**TASK DETAILS:** Copy out each line of the material below that holds the string "names".

**DATASET:**
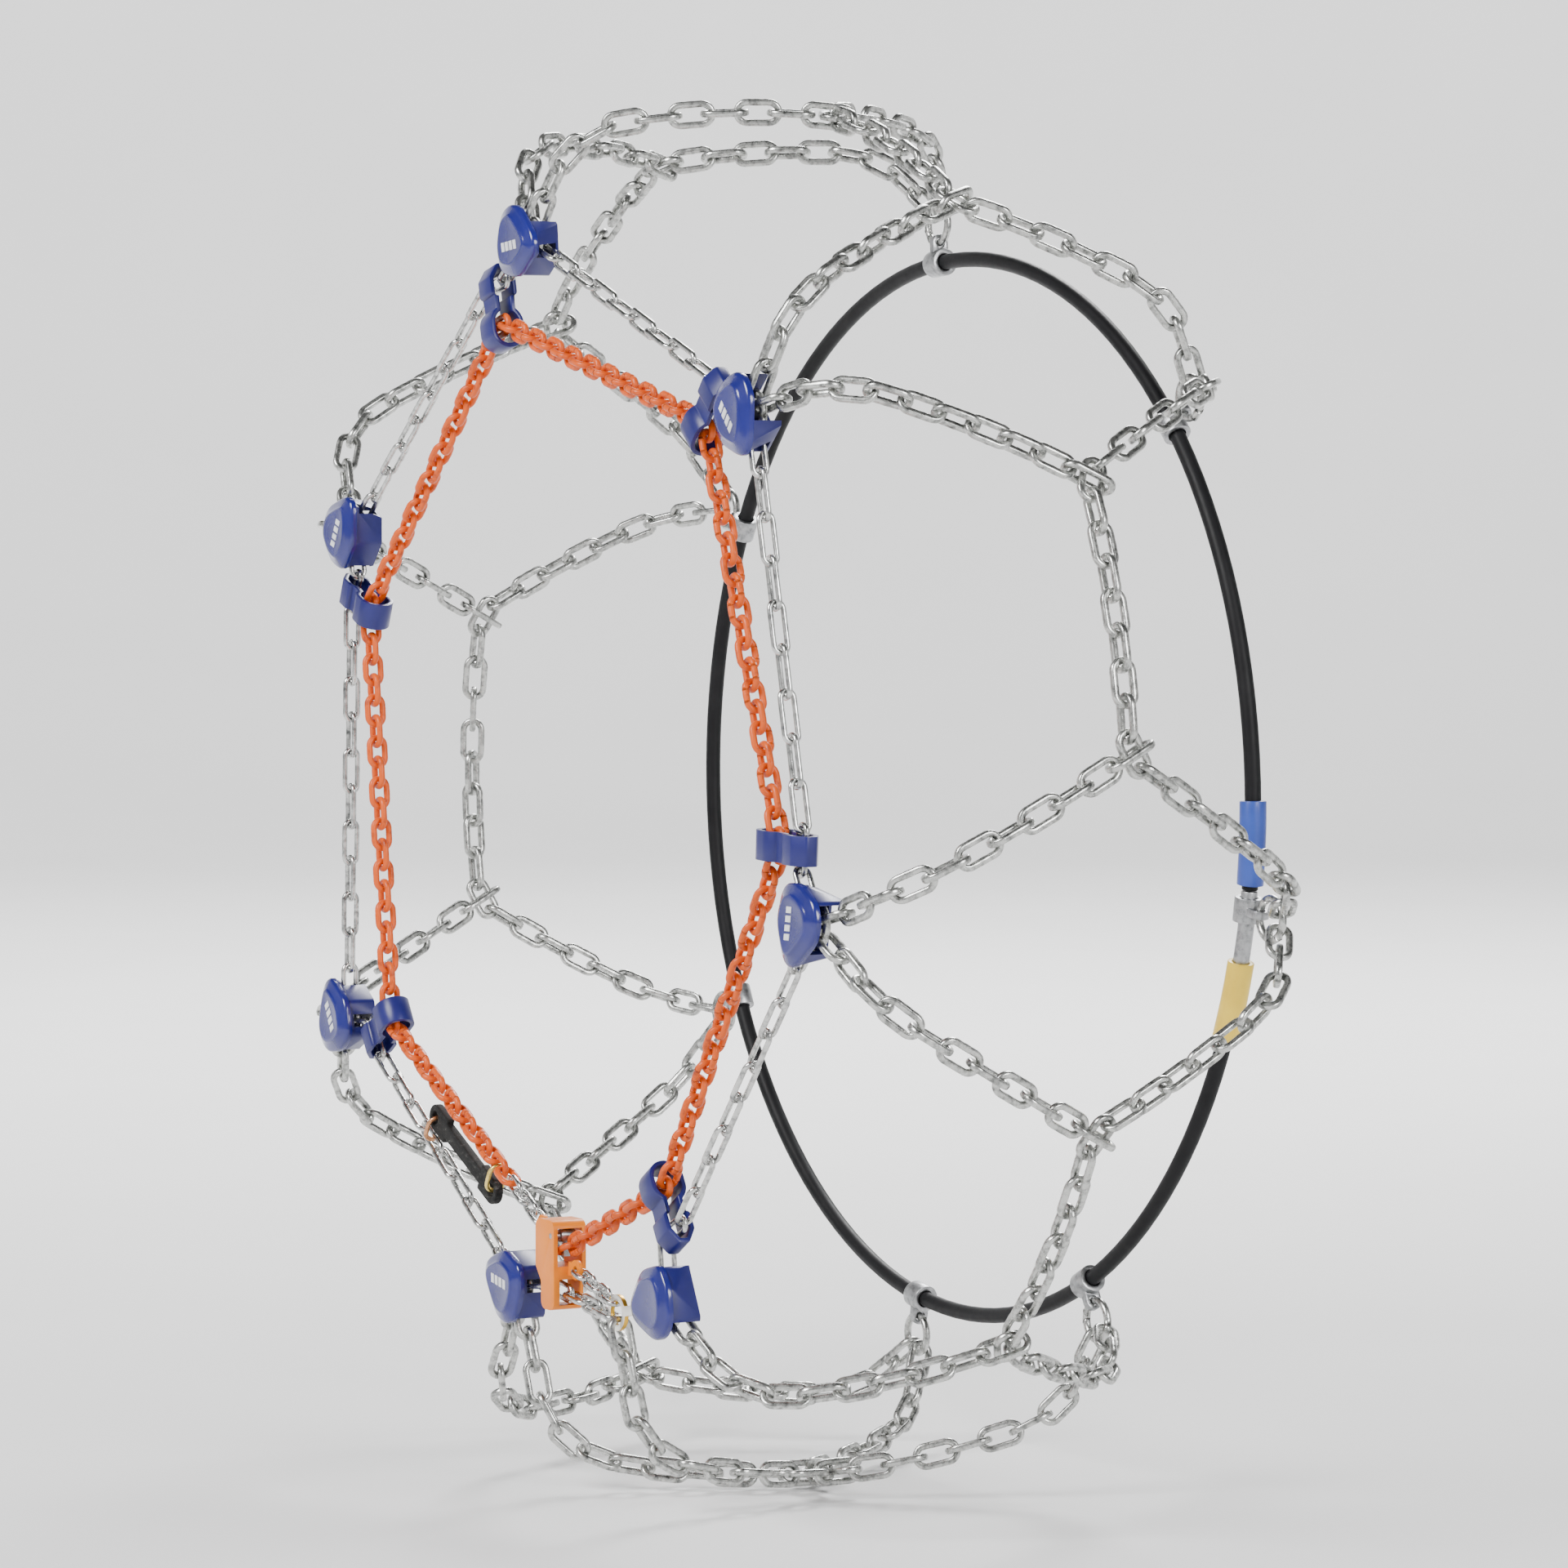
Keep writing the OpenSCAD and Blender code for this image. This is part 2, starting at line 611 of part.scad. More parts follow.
module hoop_cable() color("dimgray") hoop_part(-8, 337) circle(d = hoop_wire, $fn = 32);
module hoop_coupling() color("silver") hoop_part(-22.9, -8.1) circle(d = hoop_wire, $fn = 32);
module sleeve() difference() {
  circle(d = hoop_wire + 5, $fn = 32);
  circle(d = hoop_wire + 0.2, $fn = 32);
}
module hoop_blue_sleeve() color("royalblue") hoop_part(-7.5, 1) sleeve();
module hoop_yellow_sleeve() color("yellow") hoop_part(-24, -15.5) sleeve();

module inner_rings() {
  color("silver")
    for (cell = [0 : last]) at(inner_ring_r, cell_angles[cell], side_offset) ring();
}

// A lug: an eye round the hoop and a tab with a small hole that holds the ring
module inner_lugs() {
  color("silver")
    for (cell = [0 : last])
      at(hoop_radius, cell_angles[cell], side_offset)
        difference() {
          union() {
            translate([0, 0, -6]) cylinder(d = hoop_wire + 6, h = 12, $fn = 48);
            translate([0, -4.5, -2]) cube([lug_reach, 9, 4]);
            translate([lug_reach, 0, -2]) cylinder(d = 9, h = 4, $fn = 48);
          }
          translate([0, 0, -10]) cylinder(d = hoop_wire + 0.8, h = 20, $fn = 48);
          translate([lug_reach, 0, -10]) cylinder(d = ring_wire + 1.2, h = 20, $fn = 48);
        }
}

outer_diagonal(1);  // outer_diagonal_1
outer_diagonal(2);  // outer_diagonal_2
outer_diagonal(3);  // outer_diagonal_3
outer_diagonal(4);  // outer_diagonal_4
outer_diagonal(5);  // outer_diagonal_5
outer_diagonal(6);  // outer_diagonal_6
outer_diagonal(7);  // outer_diagonal_7
outer_diagonal(8);  // outer_diagonal_8
outer_diagonal(9);  // outer_diagonal_9
outer_diagonal(10);  // outer_diagonal_10
outer_diagonal(11);  // outer_diagonal_11
outer_diagonal(12);  // outer_diagonal_12
outer_diagonal(13);  // outer_diagonal_13
outer_diagonal(14);  // outer_diagonal_14
inner_diagonal(1);  // inner_diagonal_1
inner_diagonal(2);  // inner_diagonal_2
inner_diagonal(3);  // inner_diagonal_3
inner_diagonal(4);  // inner_diagonal_4
inner_diagonal(5);  // inner_diagonal_5
inner_diagonal(6);  // inner_diagonal_6
inner_diagonal(7);  // inner_diagonal_7
inner_diagonal(8);  // inner_diagonal_8
inner_diagonal(9);  // inner_diagonal_9
inner_diagonal(10);  // inner_diagonal_10
inner_diagonal(11);  // inner_diagonal_11
inner_diagonal(12);  // inner_diagonal_12
inner_diagonal(13);  // inner_diagonal_13
inner_diagonal(14);  // inner_diagonal_14
centre_chain(1);  // centre_chain_1
centre_chain(2);  // centre_chain_2
centre_chain(3);  // centre_chain_3
centre_chain(4);  // centre_chain_4
centre_chain(5);  // centre_chain_5
centre_chain(6);  // centre_chain_6
centre_chain(7);  // centre_chain_7
junction_links();
side_chain();
tension_chain();
lock_chains();
outer_rings();
connector_blocks();
connector_caps();
guide(0);  // guide_1
guide(1);  // guide_2
guide(2);  // guide_3
guide(3);  // guide_4
guide(4);  // guide_5
guide(5);  // guide_6
lock_body();
lock_pawl();
lock_pin();
closing_hook();
tension_strap();
strap_fittings();
hoop_cable();
hoop_coupling();
hoop_blue_sleeve();
hoop_yellow_sleeve();
inner_rings();
inner_lugs();
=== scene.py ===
"""The looks of a ladderless snow chain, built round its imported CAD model.

Metres. The wheel's axle is Y, its outer side faces -Y and +Z is up.
"""
import json
import math

import bmesh
import bpy
import numpy as np
from mathutils import Matrix, Vector

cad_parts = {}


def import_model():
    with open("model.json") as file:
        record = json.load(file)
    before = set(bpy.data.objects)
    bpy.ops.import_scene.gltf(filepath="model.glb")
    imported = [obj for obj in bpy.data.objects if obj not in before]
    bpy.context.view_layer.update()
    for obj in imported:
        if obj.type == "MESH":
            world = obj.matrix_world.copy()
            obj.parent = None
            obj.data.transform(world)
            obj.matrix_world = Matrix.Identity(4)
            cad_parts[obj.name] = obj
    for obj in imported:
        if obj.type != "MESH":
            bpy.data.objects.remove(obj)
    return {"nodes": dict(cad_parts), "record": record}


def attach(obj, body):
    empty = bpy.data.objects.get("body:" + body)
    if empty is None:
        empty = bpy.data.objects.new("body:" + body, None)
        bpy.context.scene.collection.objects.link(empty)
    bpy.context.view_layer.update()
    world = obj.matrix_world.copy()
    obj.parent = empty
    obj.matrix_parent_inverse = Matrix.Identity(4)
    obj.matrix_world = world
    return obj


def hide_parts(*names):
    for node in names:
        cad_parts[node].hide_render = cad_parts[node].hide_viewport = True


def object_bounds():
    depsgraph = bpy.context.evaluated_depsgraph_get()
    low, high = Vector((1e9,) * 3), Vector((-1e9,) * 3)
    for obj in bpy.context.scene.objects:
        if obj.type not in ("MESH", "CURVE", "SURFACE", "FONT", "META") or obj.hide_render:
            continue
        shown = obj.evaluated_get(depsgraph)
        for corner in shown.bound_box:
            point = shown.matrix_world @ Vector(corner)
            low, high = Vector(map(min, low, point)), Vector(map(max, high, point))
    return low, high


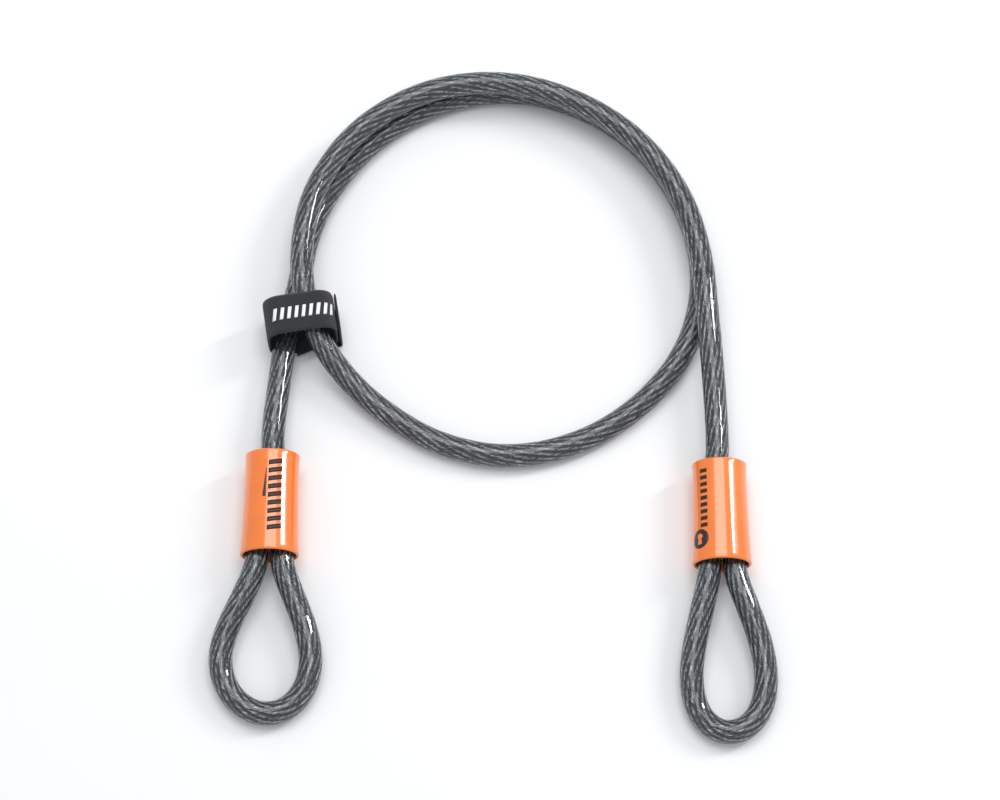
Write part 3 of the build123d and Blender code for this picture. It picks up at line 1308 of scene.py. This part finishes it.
class MESH_OT_tie_marks(bpy.types.Operator):
    """Print a row of leaning bars on the band"""

    bl_idname = "mesh.tie_marks"
    bl_label = "Tie Marks"

    first = 0.0345
    pitch = 0.0031
    thick = 0.0015
    tall = 0.0054
    lean = 0.0012
    count = 9

    def execute(self, context):
        settings = context.scene.tie_settings
        strip = band_strip()
        shape = Shape()

        def spot(run, along, lift):
            return strip.spot(run, along, tie_thickness / 2 + lift)

        for number in range(self.count):
            start = self.first + self.pitch * number
            low = -self.tall / 2
            corners = [
                (start, low),
                (start + self.thick, low),
                (start + self.thick - self.lean, low + self.tall),
                (start - self.lean, low + self.tall),
            ]
            add_patch(shape, spot, corners, 4, 6)
        ink = finish_of("tie_ink", ink_finish, "tie_ink", settings.print_colour, (0.35, 0.35, 0.35))
        bars = shape.piece("tie_print", ink)
        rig.ride(bars, "strap")
        return {"FINISHED"}


# ---------------------------------------------------------------- stage


class SCENE_OT_cable_stage(bpy.types.Operator):
    """Set the floor, the lamps and the camera"""

    bl_idname = "scene.cable_stage"
    bl_label = "Cable Stage"

    target = Vector((0.0029, 0.0008, 0))
    floor_radius = 3.0
    floor_depth = 0.02
    world_colour = (0.93, 0.96, 1.0, 1)
    world_strength = 0.69

    def execute(self, context):
        settings = context.scene.stage_settings
        scene = context.scene
        scene.view_settings.view_transform = "Standard"

        lens = bpy.data.cameras.new("camera")
        lens.lens = 100
        lens.sensor_width = 36
        lens.clip_end = 20
        camera = bpy.data.objects.new("camera", lens)
        tilt = settings.elevation
        camera.location = self.target + Vector((0, -cos(tilt), sin(tilt))) * settings.distance
        camera.rotation_euler = (pi / 2 - tilt, 0, 0)
        scene.collection.objects.link(camera)
        scene.camera = camera

        floor = Shape()
        across, along = Vector((1, 0, 0)), Vector((0, 1, 0))
        levels = [Vector((0, 0, level)) for level in (-self.floor_depth, 0)]
        floor.rings([circle(level, across, along, self.floor_radius, 64) for level in levels])
        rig.stage(floor.piece("floor", finish_of("pale_floor", floor_finish, settings)))

        self.add_lamp(scene, "overhead_lamp", settings.overhead_power, (0.9, 0.9), (0, 0.35, 1.35))
        self.add_lamp(scene, "strip_lamp", settings.strip_power, (0.2, 0.9), (1.76, 0.89, 1.53))

        world = bpy.data.worlds.new("studio")
        world.use_nodes = True
        backdrop = world.node_tree.nodes["Background"]
        backdrop.inputs["Color"].default_value = self.world_colour
        backdrop.inputs["Strength"].default_value = self.world_strength
        scene.world = world
        return {"FINISHED"}

    def add_lamp(self, scene, name, power, size, place):
        """A soft rectangular lamp that faces the cable."""
        light = bpy.data.lights.new(name, "AREA")
        light.shape = "RECTANGLE"
        light.size, light.size_y = size
        light.energy = power
        lamp = bpy.data.objects.new(name, light)
        lamp.location = place
        lamp.rotation_euler = (-Vector(place)).to_track_quat("-Z", "Y").to_euler()
        scene.collection.objects.link(lamp)


# ---------------------------------------------------------------- panel


steps = (
    SCENE_OT_cable_stage,
    MESH_OT_main_cable,
    MESH_OT_end_loops,
    MESH_OT_end_sleeves,
    MESH_OT_sleeve_marks,
    MESH_OT_cable_tie,
    MESH_OT_tie_hooks,
    MESH_OT_tie_marks,
)
setting_groups = {
    "cable_settings": CableSettings,
    "fitting_settings": FittingSettings,
    "tie_settings": TieSettings,
    "stage_settings": StageSettings,
}


class VIEW3D_PT_loop_cable(bpy.types.Panel):
    """Lists every step of the loop cable and its settings"""

    bl_label = "Loop Cable"
    bl_space_type = "VIEW_3D"
    bl_region_type = "UI"
    bl_category = "Loop Cable"

    def draw(self, context):
        for group in setting_groups:
            box = self.layout.box()
            settings = getattr(context.scene, group)
            for name in type(settings).__annotations__:
                box.prop(settings, name)
        for step in steps:
            self.layout.operator(step.bl_idname)


def register():
    for group in setting_groups.values():
        bpy.utils.register_class(group)
    for step in steps:
        bpy.utils.register_class(step)
    bpy.utils.register_class(VIEW3D_PT_loop_cable)
    for name, group in setting_groups.items():
        setattr(bpy.types.Scene, name, bpy.props.PointerProperty(type=group))


def unregister():
    for name in setting_groups:
        delattr(bpy.types.Scene, name)
    bpy.utils.unregister_class(VIEW3D_PT_loop_cable)
    for step in reversed(steps):
        bpy.utils.unregister_class(step)
    for group in setting_groups.values():
        bpy.utils.unregister_class(group)


def main():
    register()
    bpy.ops.scene.cable_stage()
    bpy.ops.mesh.main_cable()
    bpy.ops.mesh.end_loops()
    bpy.ops.mesh.end_sleeves()
    bpy.ops.mesh.sleeve_marks()
    bpy.ops.mesh.cable_tie()
    bpy.ops.mesh.tie_hooks()
    bpy.ops.mesh.tie_marks()
    sizes = {"cad": cad_box, "visual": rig.bounds()}
    with open("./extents.json", "w") as file:
        json.dump({name: [list(corner) for corner in box] for name, box in sizes.items()}, file)


if __name__ == "__main__":
    main()
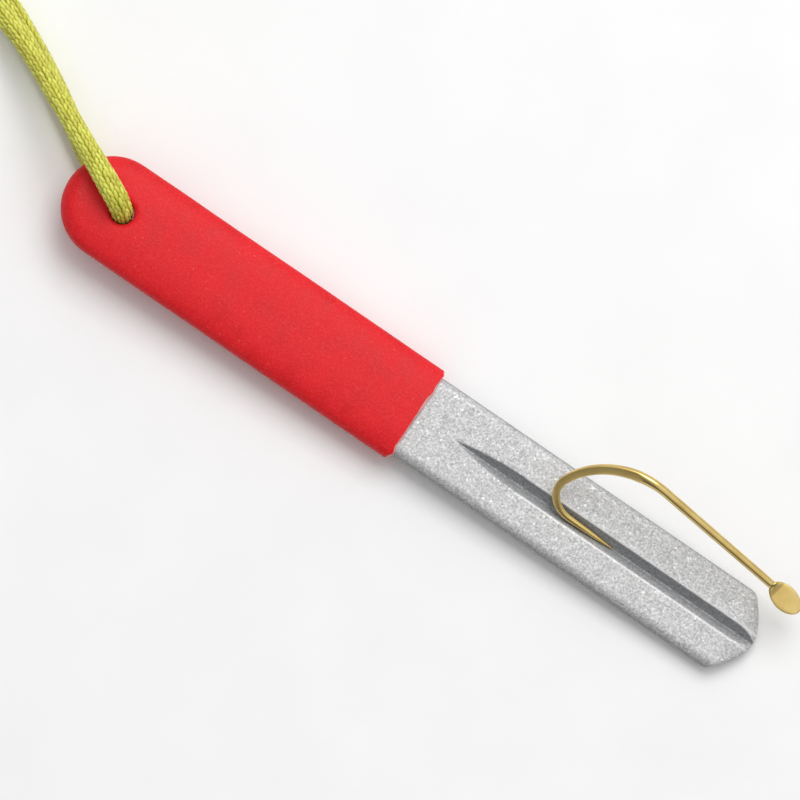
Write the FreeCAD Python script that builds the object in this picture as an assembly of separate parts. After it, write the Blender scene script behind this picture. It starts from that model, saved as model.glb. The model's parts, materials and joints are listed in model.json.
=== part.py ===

**RESPONSE TO THIS TASK:**
def hide_parts(*names):
    for node in names:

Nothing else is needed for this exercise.